Brief – For this exercise, write out exactly, and only, the lines running from the line that contains "cad_parts[member].parent = rigid_bodies[body]" through the line that contains "frame = import_model()".
* Start Provided data *
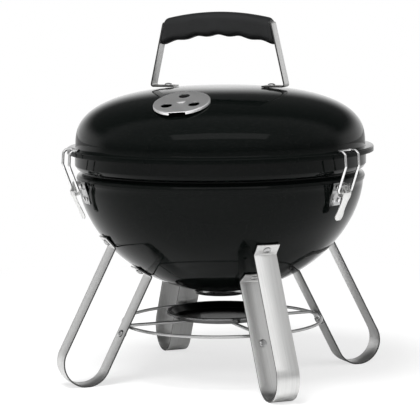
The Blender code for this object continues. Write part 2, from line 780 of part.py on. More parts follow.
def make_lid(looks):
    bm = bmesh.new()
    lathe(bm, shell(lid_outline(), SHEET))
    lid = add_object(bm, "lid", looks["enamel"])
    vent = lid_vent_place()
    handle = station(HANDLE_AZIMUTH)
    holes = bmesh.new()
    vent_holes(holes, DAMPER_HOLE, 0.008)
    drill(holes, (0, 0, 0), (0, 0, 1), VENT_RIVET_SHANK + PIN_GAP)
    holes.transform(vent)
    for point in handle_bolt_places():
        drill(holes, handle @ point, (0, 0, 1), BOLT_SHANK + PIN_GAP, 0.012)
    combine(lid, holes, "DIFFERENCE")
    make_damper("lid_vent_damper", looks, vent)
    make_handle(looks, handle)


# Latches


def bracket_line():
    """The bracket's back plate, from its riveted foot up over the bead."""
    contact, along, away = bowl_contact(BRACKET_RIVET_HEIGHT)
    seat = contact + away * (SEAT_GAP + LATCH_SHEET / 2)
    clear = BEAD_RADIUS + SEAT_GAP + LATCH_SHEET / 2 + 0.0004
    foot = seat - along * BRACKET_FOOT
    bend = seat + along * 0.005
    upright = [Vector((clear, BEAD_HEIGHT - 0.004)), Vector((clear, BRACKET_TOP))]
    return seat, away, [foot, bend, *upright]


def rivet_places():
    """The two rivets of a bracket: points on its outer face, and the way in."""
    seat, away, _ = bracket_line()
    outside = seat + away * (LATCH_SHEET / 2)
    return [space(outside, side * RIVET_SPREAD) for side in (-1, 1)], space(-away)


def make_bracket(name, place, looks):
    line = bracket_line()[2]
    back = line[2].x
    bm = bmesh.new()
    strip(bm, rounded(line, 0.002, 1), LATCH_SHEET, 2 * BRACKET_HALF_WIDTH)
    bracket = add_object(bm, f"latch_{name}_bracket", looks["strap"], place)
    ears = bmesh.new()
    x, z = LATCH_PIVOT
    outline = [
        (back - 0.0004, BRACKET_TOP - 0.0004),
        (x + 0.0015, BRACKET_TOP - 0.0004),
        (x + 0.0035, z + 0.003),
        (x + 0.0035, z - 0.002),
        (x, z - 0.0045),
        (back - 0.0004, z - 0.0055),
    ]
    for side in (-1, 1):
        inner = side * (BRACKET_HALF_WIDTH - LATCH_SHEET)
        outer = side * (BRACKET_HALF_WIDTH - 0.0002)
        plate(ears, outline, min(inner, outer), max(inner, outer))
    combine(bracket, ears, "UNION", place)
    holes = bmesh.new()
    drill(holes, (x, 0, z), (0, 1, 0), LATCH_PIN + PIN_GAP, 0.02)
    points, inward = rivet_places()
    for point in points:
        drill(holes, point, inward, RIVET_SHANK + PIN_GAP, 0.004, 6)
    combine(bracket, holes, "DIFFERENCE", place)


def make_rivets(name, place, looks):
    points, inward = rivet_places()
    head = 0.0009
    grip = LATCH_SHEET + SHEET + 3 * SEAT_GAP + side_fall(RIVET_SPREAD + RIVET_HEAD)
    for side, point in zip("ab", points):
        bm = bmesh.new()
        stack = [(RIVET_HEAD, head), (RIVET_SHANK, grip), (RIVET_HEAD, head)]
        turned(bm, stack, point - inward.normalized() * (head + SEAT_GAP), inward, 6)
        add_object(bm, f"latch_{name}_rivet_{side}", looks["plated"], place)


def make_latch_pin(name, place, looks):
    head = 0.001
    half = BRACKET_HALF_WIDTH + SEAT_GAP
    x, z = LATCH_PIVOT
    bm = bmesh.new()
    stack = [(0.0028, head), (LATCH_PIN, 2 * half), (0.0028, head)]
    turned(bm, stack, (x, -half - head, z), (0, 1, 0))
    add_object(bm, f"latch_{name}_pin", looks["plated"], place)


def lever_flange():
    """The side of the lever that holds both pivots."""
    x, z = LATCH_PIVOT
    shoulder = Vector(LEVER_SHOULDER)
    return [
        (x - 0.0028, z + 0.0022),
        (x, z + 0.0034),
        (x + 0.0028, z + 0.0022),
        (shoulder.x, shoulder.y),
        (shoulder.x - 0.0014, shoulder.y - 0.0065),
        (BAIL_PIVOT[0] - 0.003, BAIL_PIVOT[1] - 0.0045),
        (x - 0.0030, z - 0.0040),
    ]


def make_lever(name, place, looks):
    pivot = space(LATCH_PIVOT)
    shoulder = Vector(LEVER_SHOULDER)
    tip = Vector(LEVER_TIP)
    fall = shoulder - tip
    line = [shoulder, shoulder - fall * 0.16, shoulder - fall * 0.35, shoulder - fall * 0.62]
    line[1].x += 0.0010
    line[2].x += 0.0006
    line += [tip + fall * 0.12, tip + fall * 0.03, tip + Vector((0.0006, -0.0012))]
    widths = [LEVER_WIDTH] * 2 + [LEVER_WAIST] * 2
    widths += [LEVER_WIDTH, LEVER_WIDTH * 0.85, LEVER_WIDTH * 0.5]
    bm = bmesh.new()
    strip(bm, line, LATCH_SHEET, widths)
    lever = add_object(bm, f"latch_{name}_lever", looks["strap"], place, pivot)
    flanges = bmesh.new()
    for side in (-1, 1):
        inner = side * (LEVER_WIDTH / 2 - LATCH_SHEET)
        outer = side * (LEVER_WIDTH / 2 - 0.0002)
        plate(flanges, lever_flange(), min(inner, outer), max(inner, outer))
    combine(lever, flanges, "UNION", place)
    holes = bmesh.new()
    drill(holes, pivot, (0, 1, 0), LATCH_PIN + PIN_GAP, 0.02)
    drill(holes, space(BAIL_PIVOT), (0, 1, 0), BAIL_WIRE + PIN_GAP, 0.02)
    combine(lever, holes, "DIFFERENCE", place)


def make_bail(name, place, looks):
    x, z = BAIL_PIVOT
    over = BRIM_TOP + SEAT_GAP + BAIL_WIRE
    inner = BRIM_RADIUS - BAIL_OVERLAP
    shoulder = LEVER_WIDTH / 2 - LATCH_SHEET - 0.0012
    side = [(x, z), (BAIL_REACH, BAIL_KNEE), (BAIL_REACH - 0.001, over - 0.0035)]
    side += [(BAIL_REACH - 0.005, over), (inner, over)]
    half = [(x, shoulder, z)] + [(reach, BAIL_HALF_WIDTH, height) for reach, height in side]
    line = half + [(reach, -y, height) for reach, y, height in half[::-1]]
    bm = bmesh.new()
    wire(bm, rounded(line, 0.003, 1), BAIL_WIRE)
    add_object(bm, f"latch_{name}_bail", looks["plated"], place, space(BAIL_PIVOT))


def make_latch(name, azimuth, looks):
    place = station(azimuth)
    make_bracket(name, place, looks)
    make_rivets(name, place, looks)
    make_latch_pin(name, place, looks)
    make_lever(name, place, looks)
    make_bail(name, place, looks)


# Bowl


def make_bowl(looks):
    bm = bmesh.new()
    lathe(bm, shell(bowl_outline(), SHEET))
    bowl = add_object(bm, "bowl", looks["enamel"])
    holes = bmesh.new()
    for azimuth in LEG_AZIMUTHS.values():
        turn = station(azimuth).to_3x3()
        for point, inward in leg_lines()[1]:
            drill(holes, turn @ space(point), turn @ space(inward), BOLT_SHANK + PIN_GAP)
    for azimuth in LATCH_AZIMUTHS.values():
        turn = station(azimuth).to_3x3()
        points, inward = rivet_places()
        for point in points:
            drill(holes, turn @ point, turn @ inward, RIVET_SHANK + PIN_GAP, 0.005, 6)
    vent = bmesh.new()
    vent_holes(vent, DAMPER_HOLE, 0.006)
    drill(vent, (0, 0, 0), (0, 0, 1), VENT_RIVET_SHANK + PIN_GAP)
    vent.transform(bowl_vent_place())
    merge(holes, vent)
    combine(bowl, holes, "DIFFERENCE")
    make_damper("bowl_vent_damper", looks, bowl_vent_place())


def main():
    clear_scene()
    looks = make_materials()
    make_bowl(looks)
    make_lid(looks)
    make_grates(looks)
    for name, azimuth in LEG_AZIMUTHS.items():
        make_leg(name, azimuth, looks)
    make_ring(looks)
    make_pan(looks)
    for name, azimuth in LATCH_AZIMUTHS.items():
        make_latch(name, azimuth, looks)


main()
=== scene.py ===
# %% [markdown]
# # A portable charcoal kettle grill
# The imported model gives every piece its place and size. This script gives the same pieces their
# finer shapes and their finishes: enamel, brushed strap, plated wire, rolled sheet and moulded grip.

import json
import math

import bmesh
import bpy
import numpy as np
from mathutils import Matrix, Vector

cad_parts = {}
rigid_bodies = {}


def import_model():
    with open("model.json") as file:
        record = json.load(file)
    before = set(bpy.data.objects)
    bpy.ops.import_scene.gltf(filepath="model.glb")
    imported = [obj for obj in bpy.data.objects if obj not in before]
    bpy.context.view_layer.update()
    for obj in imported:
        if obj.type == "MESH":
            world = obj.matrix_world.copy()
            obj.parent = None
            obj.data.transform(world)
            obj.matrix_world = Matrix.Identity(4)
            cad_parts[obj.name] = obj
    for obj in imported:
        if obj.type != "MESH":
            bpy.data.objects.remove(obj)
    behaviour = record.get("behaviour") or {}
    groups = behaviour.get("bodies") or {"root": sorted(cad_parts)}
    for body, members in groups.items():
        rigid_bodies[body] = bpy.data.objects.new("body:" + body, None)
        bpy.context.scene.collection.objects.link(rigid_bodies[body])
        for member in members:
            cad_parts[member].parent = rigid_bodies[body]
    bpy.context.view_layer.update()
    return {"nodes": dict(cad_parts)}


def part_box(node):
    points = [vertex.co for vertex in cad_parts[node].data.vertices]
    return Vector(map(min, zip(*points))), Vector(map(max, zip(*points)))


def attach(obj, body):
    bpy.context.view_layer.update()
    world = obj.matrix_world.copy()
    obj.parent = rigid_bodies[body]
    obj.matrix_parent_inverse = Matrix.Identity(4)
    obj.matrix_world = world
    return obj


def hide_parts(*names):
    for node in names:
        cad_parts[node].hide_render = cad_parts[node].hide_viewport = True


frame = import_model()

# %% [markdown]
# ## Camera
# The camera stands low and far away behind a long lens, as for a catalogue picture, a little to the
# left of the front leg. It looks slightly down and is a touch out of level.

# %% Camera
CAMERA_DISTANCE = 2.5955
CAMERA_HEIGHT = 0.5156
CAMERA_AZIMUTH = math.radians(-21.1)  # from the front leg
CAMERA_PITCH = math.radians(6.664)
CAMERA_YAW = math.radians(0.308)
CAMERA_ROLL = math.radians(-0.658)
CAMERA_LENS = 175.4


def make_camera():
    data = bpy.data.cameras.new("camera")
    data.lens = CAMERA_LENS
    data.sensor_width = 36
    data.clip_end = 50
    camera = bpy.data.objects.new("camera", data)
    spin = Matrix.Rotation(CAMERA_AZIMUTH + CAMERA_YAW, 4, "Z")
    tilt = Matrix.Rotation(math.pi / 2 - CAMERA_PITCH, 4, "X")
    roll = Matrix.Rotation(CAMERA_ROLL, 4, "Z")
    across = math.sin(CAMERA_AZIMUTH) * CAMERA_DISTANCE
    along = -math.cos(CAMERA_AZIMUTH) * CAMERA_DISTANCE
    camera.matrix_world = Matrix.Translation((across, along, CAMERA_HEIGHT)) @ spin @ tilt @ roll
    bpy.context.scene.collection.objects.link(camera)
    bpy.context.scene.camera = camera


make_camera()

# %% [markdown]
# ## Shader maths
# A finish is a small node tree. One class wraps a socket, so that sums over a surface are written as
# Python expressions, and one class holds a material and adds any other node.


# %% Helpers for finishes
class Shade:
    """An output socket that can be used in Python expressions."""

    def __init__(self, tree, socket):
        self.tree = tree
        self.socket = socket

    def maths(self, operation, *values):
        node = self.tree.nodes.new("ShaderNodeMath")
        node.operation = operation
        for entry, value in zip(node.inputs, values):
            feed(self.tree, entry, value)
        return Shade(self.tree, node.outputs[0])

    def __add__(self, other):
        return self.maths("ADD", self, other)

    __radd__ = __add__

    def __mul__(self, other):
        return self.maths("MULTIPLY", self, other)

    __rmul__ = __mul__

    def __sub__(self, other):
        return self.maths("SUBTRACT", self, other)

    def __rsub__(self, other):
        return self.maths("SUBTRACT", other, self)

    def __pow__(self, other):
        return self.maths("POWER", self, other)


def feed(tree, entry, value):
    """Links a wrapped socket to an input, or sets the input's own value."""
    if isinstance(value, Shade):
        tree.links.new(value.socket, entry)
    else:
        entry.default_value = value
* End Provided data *
Answer to this exercise –
            cad_parts[member].parent = rigid_bodies[body]
    bpy.context.view_layer.update()
    return {"nodes": dict(cad_parts)}


def part_box(node):
    points = [vertex.co for vertex in cad_parts[node].data.vertices]
    return Vector(map(min, zip(*points))), Vector(map(max, zip(*points)))


def attach(obj, body):
    bpy.context.view_layer.update()
    world = obj.matrix_world.copy()
    obj.parent = rigid_bodies[body]
    obj.matrix_parent_inverse = Matrix.Identity(4)
    obj.matrix_world = world
    return obj


def hide_parts(*names):
    for node in names:
        cad_parts[node].hide_render = cad_parts[node].hide_viewport = True


frame = import_model()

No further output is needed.